The Secret Ingredient (Chamomile) Part I: Seared Sea Scallops with Chamomile Beurre Blanc

RECIPE: Seared Sea Scallops with Chamomile Beurre Blanc
Seared Sea Scallops with Chamomile Beurre Blanc

Seared Sea Scallops with Chamomile Beurre Blanc

Get the whole story at Serious Eats.

This month’s secret ingredient—chamomile—is not so secret. I have it in my house every second of every day, and I’d bet you do too. But I began to wonder lately, sipping my late-night cup of chamomile tea, if I had unfairly pigeonholed the dainty dried blossoms into a boring, single-task existence. In business school, we learn that it can be beneficial to a company to shape tasks around an individual’s talents, rather than vice versa, and while chamomile was highly efficient at calming my stomach and my nerves after a stressful day, I wondered what else it could get up to. After all, I had just seen a bunch of them on sale at the florist, little daisy-like buds that recalled summer hillsides, and I couldn’t believe thatthose were chamomile! In my mind, chamomile never existed outside of a tea bag.

Chamomile comes from the Greek meaning “earth-apple,” apparently, according to Wikipedia, because it grows close to the ground and has an apple-like scent. I think such a moniker is unfair—there is nothing in the world that smells or tastes like chamomile. It is delicate, like the flowers I spotted at the florist, but also intensely, almost Victorian-ly virginal and innocent. Not too heady, like some flowers, and certainly not sweet or fruity. It reminds me of primer, a perfect base that grounds everything under and over it, seasonless and timeless and suspended in comfort. (I do, you may have guessed, love the stuff.)

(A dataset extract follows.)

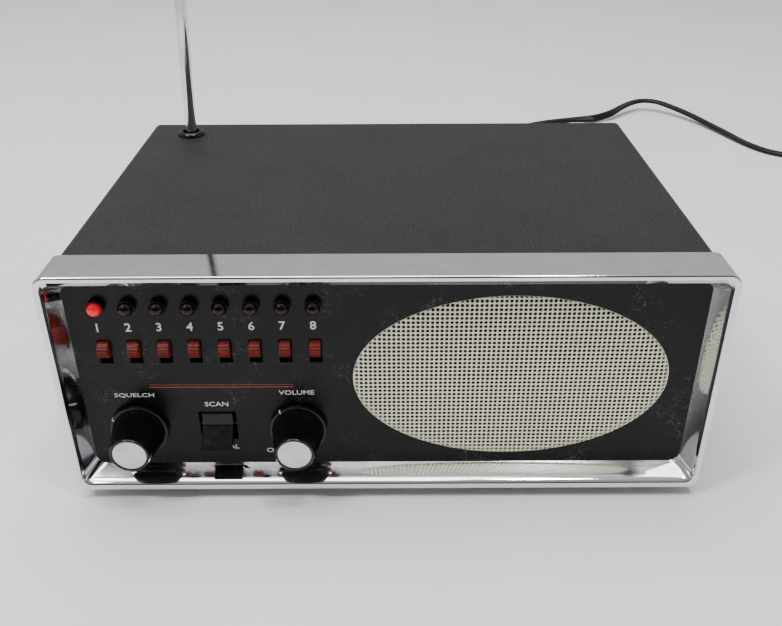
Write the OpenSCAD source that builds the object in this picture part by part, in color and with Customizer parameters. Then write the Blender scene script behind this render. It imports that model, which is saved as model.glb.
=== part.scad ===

This week I put the whole dried flowers to work in a beurre blanc. Beurre blancs are both velvety and tangy, and I wondered if the chamomile would matte-ify its pervasive acidity. It did, bringing a certain mellowness into a stubborn, old, and tangy sauce. The sweet scallops are the sugar to the chamomile beurre blanc tea, as the sauce pools in ravines of the seared, splintering, cliff-face scallops. It’s fancy, but quite easy, and brings a sort of restaurant tinkering to the home hearth.

Seared Sea Scallops with Chamomile Beurre Blanc
serves 1 to 2

Seared Sea Scallops with Chamomile Beurre BlancIngredients

  • 1 shallot, chopped
  • 1 tablespoon white wine vinegar
  • 1/3 cup dry white wine
  • 1 tablespoons dried chamomile flowers
  • 1 tablespoon cream
  • 7 tablespoons unsalted butter, cubed and cold, plus 1 tablespoons
  • 4 large sea scallops

Procedure

Begin with the beurre blanc.  In a medium saucepan, place the shallots, vinegar, wine, and chamomile.  Bring to a low simmer, and evaporate the liquid until it is just gone, on a low flame, careful not to let it go so long that the pot burns.

Meanwhile, melt the butter in a small skillet over medium heat.  Season the scallops on both sides with salt and pepper.  Sear each scallop on the first side until it is golden brown and then flip over, about 5 to 6 minutes in total, until the scallop is firm, opaque, and just cooked through.

Once the reduction is “dry,” either keep the flame on very low heat, or take the pan off the heat altogether, using the residual heat from the pan to melt the butter.  Whisk in bits of butter a few at a time, whisking continuously, so that as the butter softens, it does not melt, but stays opaque and emulsifies.  Strain the sauce.

Plate the scallops on a bed of beurre blanc.  Garnish with some fronds of chervil and a few dried chamomile flowers.